As the integral and the derivative are acting on different variables, assuming the functions are smooth, the order of derivative and integration can be changed: \begin{equation} \frac{\partial}{\partial\hat\theta}\int(\hat\theta-\theta)^2p(\theta| \mathbf{x})d\theta=2\int(\hat\theta-\theta)p(\theta|\mathbf{x})d\theta=0 \end{equation} As the integral is distributive over summation, we get \begin{equation} \hat\theta\int p(\theta|\mathbf{x})d\theta=\int\theta p(\theta|\mathbf{x})d\theta. \end{equation}

The final simplification is due to the fact that the integration of the PDF $p(\theta|\mathbf{x})$ over the whole sample space is equal to 1. The Bayesian MMSE estimator is obtained to be: \begin{equation} \hat\theta_{\text{MMSE}}=\int\theta p(\theta|\mathbf{x})d\theta=\mathbb{E}\left[\theta|\mathbf{x}\right] \end{equation}

In other words, Bayesian MMSE is the mean value of the aposteriori PDF. Obviously, the aposteriori $p(\theta|\mathbf{x})$ is found using the Bayes’ Theorem.

Conclusion

Bayesian estimators are founded on a major paradigm shift from the other estimators: The parameter to be estimated is also a random variable. We can consider the Bayesian approach as the formalization of our assumptions regarding the parameters to be estimated.

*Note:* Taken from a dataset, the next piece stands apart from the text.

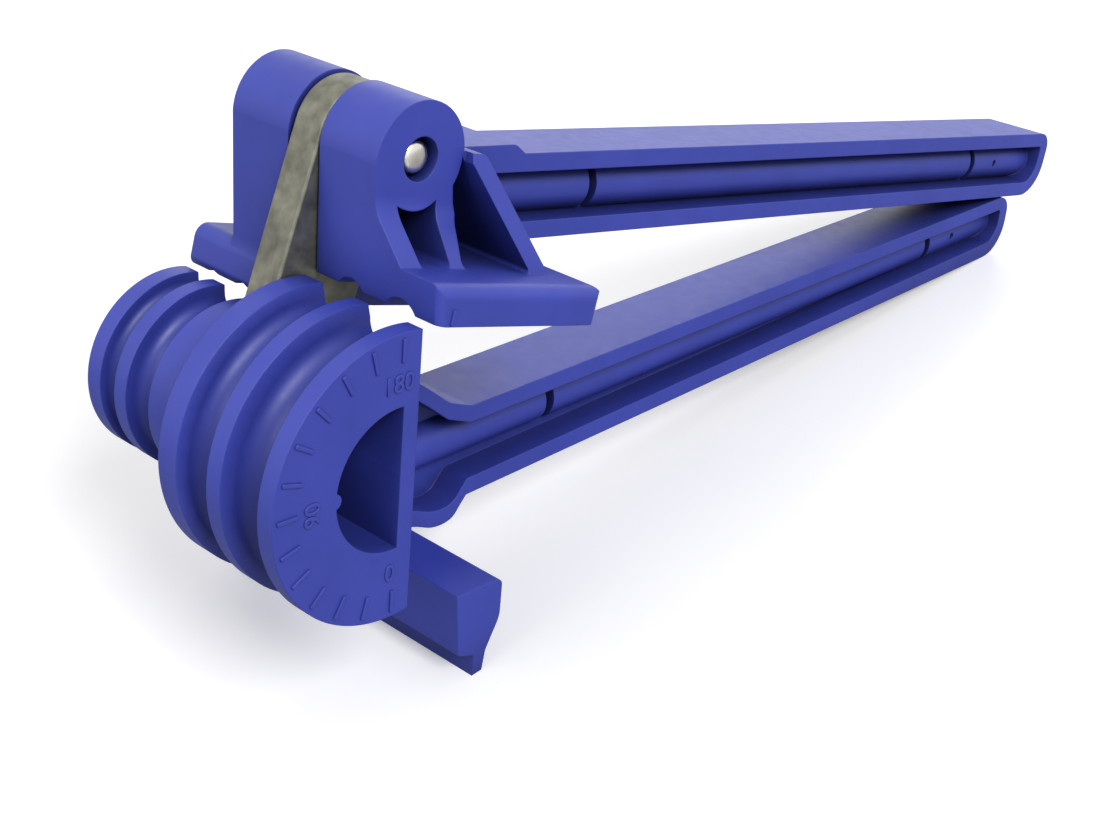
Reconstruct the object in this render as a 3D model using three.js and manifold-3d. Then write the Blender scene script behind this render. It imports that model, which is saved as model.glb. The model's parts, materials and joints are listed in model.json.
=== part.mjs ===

Bayesian estimators are powerful tools, however, constructing Bayesian estimators to allow closed form or sequential solutions is possible only for a limited number of cases. For example, Gaussian distribution for the noise and parameters is commonly assumed in many applications to allow a tractable implementation of the Bayesian estimators. It should also be noted that the primary function of Bayesian estimators is to update the probability density function for the parameters. There are different methods to extract a value for the estimate from the probability density function; we covered two such methods. The utility of each method depends on the underlying probability distributions for the parameters.